[Start]

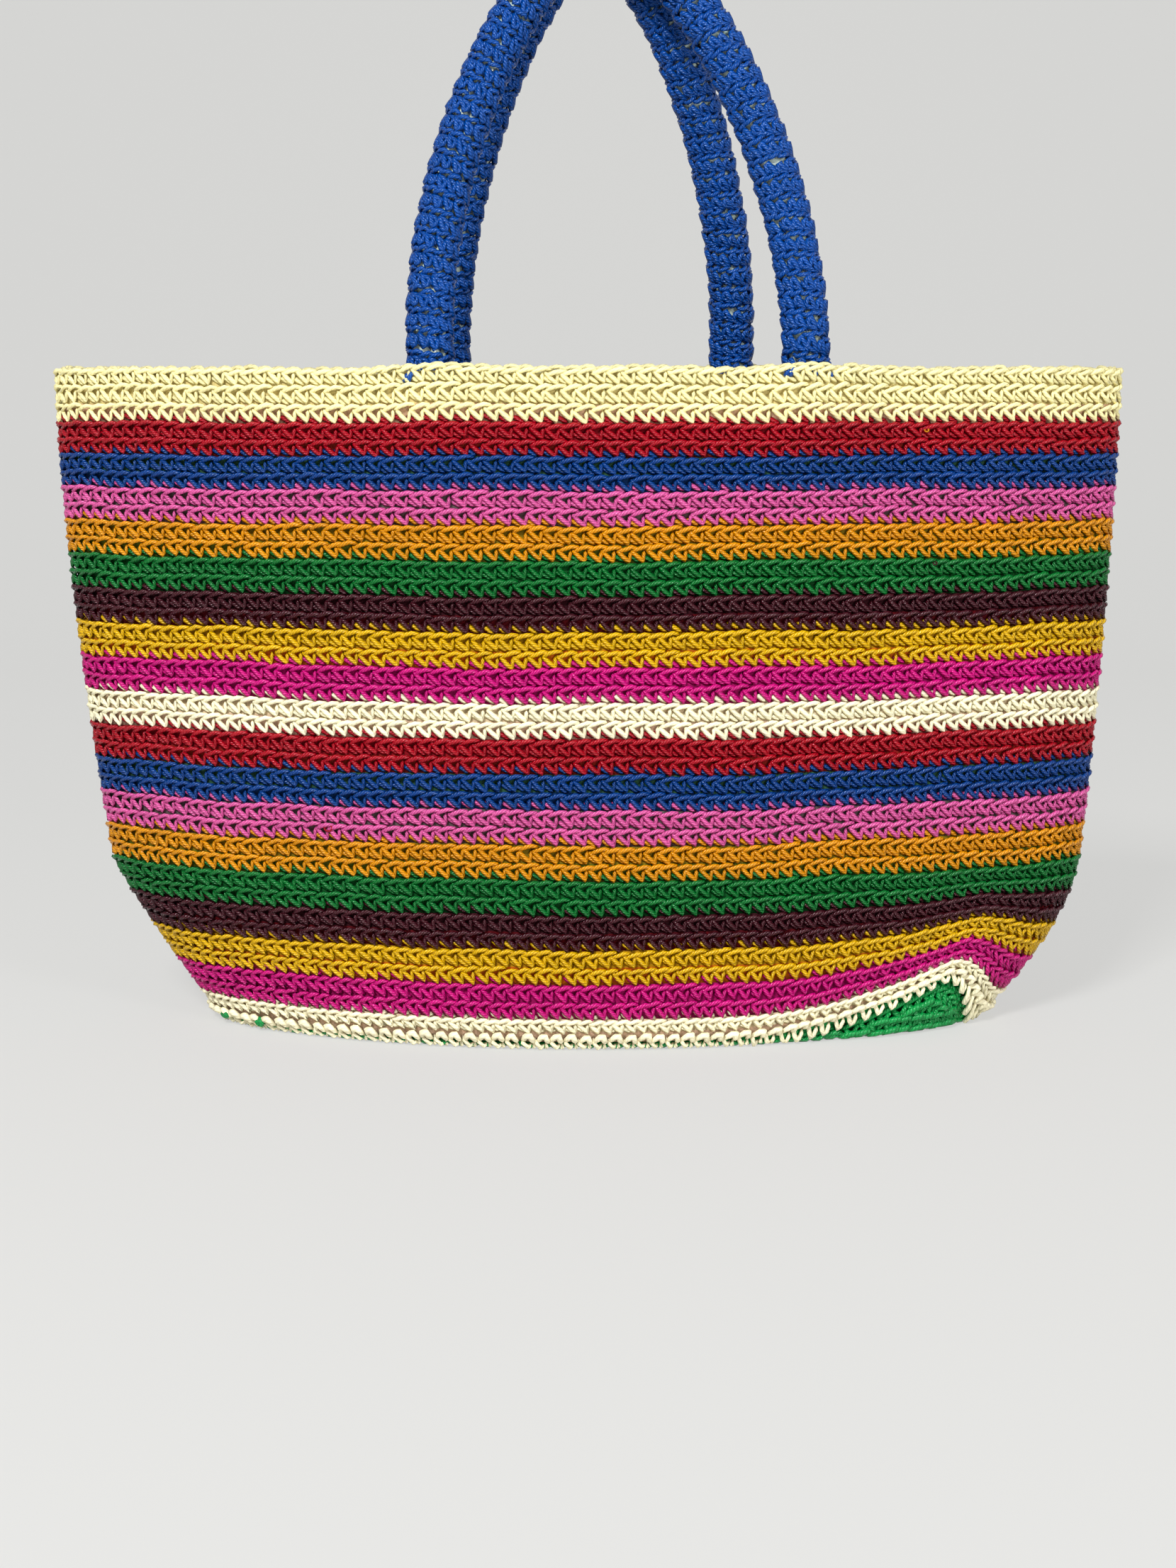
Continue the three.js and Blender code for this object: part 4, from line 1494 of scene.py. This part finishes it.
@dataclass
class Studio:
    """Floor, backdrop, soft lamps and the camera of the photograph. Metres."""

    camera_back: float = 0.9586
    camera_height: float = 0.260
    pitch_degrees: float = 9.6
    focal_pixels: float = 3325.0
    frame_pixels: float = 2212.0
    sensor: float = 36.0
    grey: tuple[float, float, float] = (0.885, 0.885, 0.878)
    floor_grey: tuple[float, float, float] = (0.83, 0.83, 0.82)
    even_share: float = 0.72
    aim: tuple[float, float, float] = (0.0, 0.0, 0.15)
    world_strength: float = 0.43

    def camera(self) -> None:
        """A camera in front of the bag's middle, at the height of the rim, looking a little down."""
        data = bpy.data.cameras.new("view")
        data.sensor_width = self.sensor
        data.lens = self.sensor * self.focal_pixels / self.frame_pixels
        data.clip_start = 0.05
        made = bpy.data.objects.new("view", data)
        made.location = (0.0, -self.camera_back, self.camera_height)
        made.rotation_euler = (math.radians(90.0 - self.pitch_degrees), 0.0, 0.0)
        bpy.context.scene.collection.objects.link(made)
        bpy.context.scene.camera = made

    def lamp(self, lamp: Lamp) -> None:
        """One square soft lamp that aims at the bag."""
        data = bpy.data.lights.new(lamp.name, "AREA")
        data.size = lamp.size
        data.energy = lamp.power
        made = bpy.data.objects.new(lamp.name, data)
        made.location = lamp.place
        made.rotation_euler = (Vector(self.aim) - Vector(lamp.place)).to_track_quat("-Z", "Y").to_euler()
        bpy.context.scene.collection.objects.link(made)

    def surroundings(self) -> None:
        """The pale floor that sweeps up into the backdrop, and the world's light.

        The sweep's profile is a floor line, a quarter circle and a wall line, carried sideways as a grid.
        """
        turn = np.linspace(0.0, np.pi / 2.0, 24)
        y = np.concatenate([[-6.0, -2.0], 1.2 + 1.5 * np.sin(turn), [2.7]])
        z = np.concatenate([[0.0, 0.0], 1.5 - 1.5 * np.cos(turn), [6.0]])
        grid = np.stack([np.stack([np.full(len(y), x), y, z], axis=-1) for x in (6.0, -6.0)]) * 1000.0
        surface = wrapped_grid(grid, False, False, 0)
        floor = surface.to_object("floor_and_backdrop", [self.sweep_finish()])
        world = bpy.data.worlds.new("soft_room")
        bpy.context.scene.world = world
        world.use_nodes = True
        light = world.node_tree.nodes["Background"]
        light.inputs["Color"].default_value = (1.0, 1.0, 1.0, 1.0)
        light.inputs["Strength"].default_value = self.world_strength

    def sweep_finish(self) -> bpy.types.Material:
        """Matt pale grey. Where a view ray meets it, more than half of it is its even own colour, not its shading."""
        material, tree, shader = new_material("pale_sweep")
        constants = {"Base Color": srgb(*self.floor_grey), "Roughness": 0.9, "Specular IOR Level": 0.1}
        connect(tree, shader, constants)
        glow, rays, mix = (add_node(tree, kind) for kind in ("Emission", "LightPath", "MixShader"))
        glow.inputs["Color"].default_value = srgb(*self.grey)
        seen = math_node(tree, "MAXIMUM", rays.outputs["Is Camera Ray"], rays.outputs["Is Glossy Ray"])
        seen = math_node(tree, "MAXIMUM", seen, rays.outputs["Is Transmission Ray"])
        tree.links.new(math_node(tree, "MULTIPLY", seen, self.even_share), mix.inputs["Fac"])
        tree.links.new(shader.outputs["BSDF"], mix.inputs[1])
        tree.links.new(glow.outputs["Emission"], mix.inputs[2])
        tree.links.new(mix.outputs["Shader"], tree.nodes["Material Output"].inputs["Surface"])
        return material

    def build(self) -> None:
        """The whole studio."""
        self.surroundings()
        for lamp in LAMPS:
            self.lamp(lamp)
        self.camera()
        bpy.context.scene.view_settings.view_transform = "Standard"


# ---------------------------------------------------------------- all of it


def main() -> None:
    """Loads the frame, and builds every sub-assembly."""
    logging.basicConfig(level=logging.INFO, format="%(message)s")
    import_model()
    plan = WallPlan()
    palette = Palette()
    hose = HoseFinish().build()
    CrochetWall(plan, palette).build()
    CrochetBase(plan, palette).build()
    for number, size in enumerate((FRONT_HANDLE, REAR_HANDLE)):
        Handle(size, plan, palette, hose).build(np.random.default_rng(SEED + 60 + number))
    Lashings(plan, palette).build()
    LooseEnds(plan, palette).build()
    Studio().build()


if __name__ == "__main__":
    main()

[End]

◆ **THE PROBLEM**
Output the listing above exactly as it appears.

◆ **ANSWER BELOW**
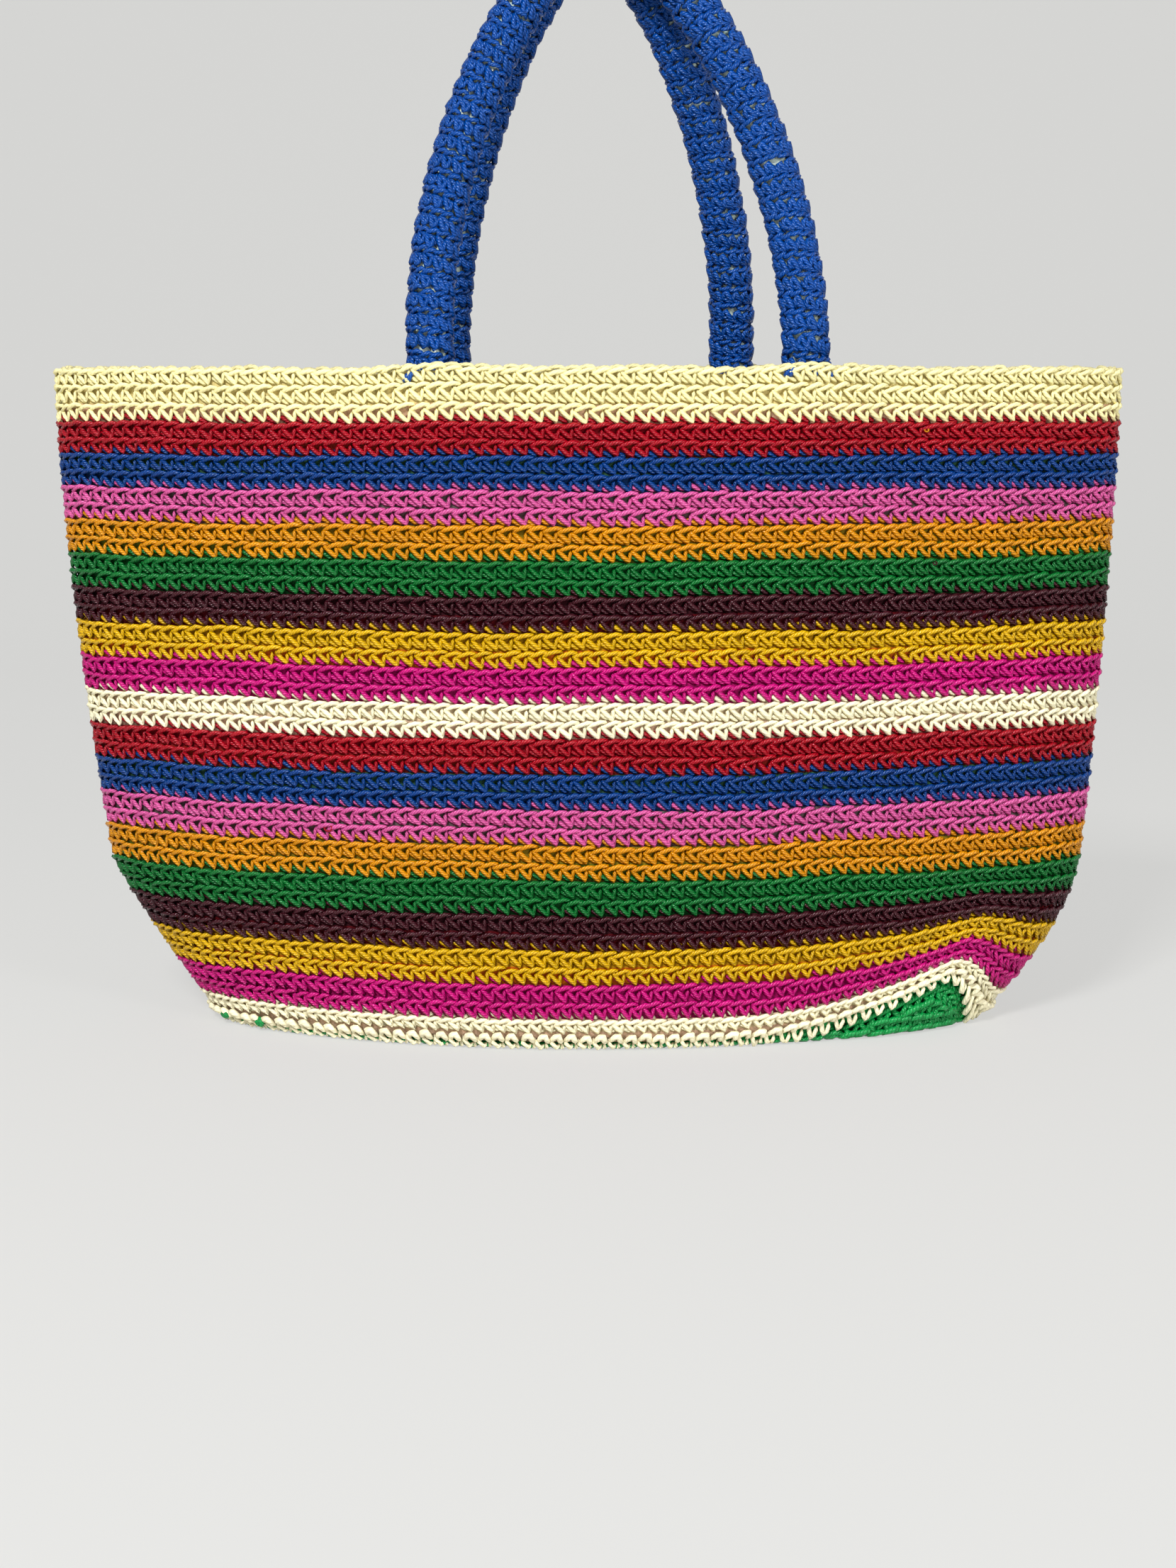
Continue the three.js and Blender code for this object: part 4, from line 1494 of scene.py. This part finishes it.
@dataclass
class Studio:
    """Floor, backdrop, soft lamps and the camera of the photograph. Metres."""

    camera_back: float = 0.9586
    camera_height: float = 0.260
    pitch_degrees: float = 9.6
    focal_pixels: float = 3325.0
    frame_pixels: float = 2212.0
    sensor: float = 36.0
    grey: tuple[float, float, float] = (0.885, 0.885, 0.878)
    floor_grey: tuple[float, float, float] = (0.83, 0.83, 0.82)
    even_share: float = 0.72
    aim: tuple[float, float, float] = (0.0, 0.0, 0.15)
    world_strength: float = 0.43

    def camera(self) -> None:
        """A camera in front of the bag's middle, at the height of the rim, looking a little down."""
        data = bpy.data.cameras.new("view")
        data.sensor_width = self.sensor
        data.lens = self.sensor * self.focal_pixels / self.frame_pixels
        data.clip_start = 0.05
        made = bpy.data.objects.new("view", data)
        made.location = (0.0, -self.camera_back, self.camera_height)
        made.rotation_euler = (math.radians(90.0 - self.pitch_degrees), 0.0, 0.0)
        bpy.context.scene.collection.objects.link(made)
        bpy.context.scene.camera = made

    def lamp(self, lamp: Lamp) -> None:
        """One square soft lamp that aims at the bag."""
        data = bpy.data.lights.new(lamp.name, "AREA")
        data.size = lamp.size
        data.energy = lamp.power
        made = bpy.data.objects.new(lamp.name, data)
        made.location = lamp.place
        made.rotation_euler = (Vector(self.aim) - Vector(lamp.place)).to_track_quat("-Z", "Y").to_euler()
        bpy.context.scene.collection.objects.link(made)

    def surroundings(self) -> None:
        """The pale floor that sweeps up into the backdrop, and the world's light.

        The sweep's profile is a floor line, a quarter circle and a wall line, carried sideways as a grid.
        """
        turn = np.linspace(0.0, np.pi / 2.0, 24)
        y = np.concatenate([[-6.0, -2.0], 1.2 + 1.5 * np.sin(turn), [2.7]])
        z = np.concatenate([[0.0, 0.0], 1.5 - 1.5 * np.cos(turn), [6.0]])
        grid = np.stack([np.stack([np.full(len(y), x), y, z], axis=-1) for x in (6.0, -6.0)]) * 1000.0
        surface = wrapped_grid(grid, False, False, 0)
        floor = surface.to_object("floor_and_backdrop", [self.sweep_finish()])
        world = bpy.data.worlds.new("soft_room")
        bpy.context.scene.world = world
        world.use_nodes = True
        light = world.node_tree.nodes["Background"]
        light.inputs["Color"].default_value = (1.0, 1.0, 1.0, 1.0)
        light.inputs["Strength"].default_value = self.world_strength

    def sweep_finish(self) -> bpy.types.Material:
        """Matt pale grey. Where a view ray meets it, more than half of it is its even own colour, not its shading."""
        material, tree, shader = new_material("pale_sweep")
        constants = {"Base Color": srgb(*self.floor_grey), "Roughness": 0.9, "Specular IOR Level": 0.1}
        connect(tree, shader, constants)
        glow, rays, mix = (add_node(tree, kind) for kind in ("Emission", "LightPath", "MixShader"))
        glow.inputs["Color"].default_value = srgb(*self.grey)
        seen = math_node(tree, "MAXIMUM", rays.outputs["Is Camera Ray"], rays.outputs["Is Glossy Ray"])
        seen = math_node(tree, "MAXIMUM", seen, rays.outputs["Is Transmission Ray"])
        tree.links.new(math_node(tree, "MULTIPLY", seen, self.even_share), mix.inputs["Fac"])
        tree.links.new(shader.outputs["BSDF"], mix.inputs[1])
        tree.links.new(glow.outputs["Emission"], mix.inputs[2])
        tree.links.new(mix.outputs["Shader"], tree.nodes["Material Output"].inputs["Surface"])
        return material

    def build(self) -> None:
        """The whole studio."""
        self.surroundings()
        for lamp in LAMPS:
            self.lamp(lamp)
        self.camera()
        bpy.context.scene.view_settings.view_transform = "Standard"


# ---------------------------------------------------------------- all of it


def main() -> None:
    """Loads the frame, and builds every sub-assembly."""
    logging.basicConfig(level=logging.INFO, format="%(message)s")
    import_model()
    plan = WallPlan()
    palette = Palette()
    hose = HoseFinish().build()
    CrochetWall(plan, palette).build()
    CrochetBase(plan, palette).build()
    for number, size in enumerate((FRONT_HANDLE, REAR_HANDLE)):
        Handle(size, plan, palette, hose).build(np.random.default_rng(SEED + 60 + number))
    Lashings(plan, palette).build()
    LooseEnds(plan, palette).build()
    Studio().build()


if __name__ == "__main__":
    main()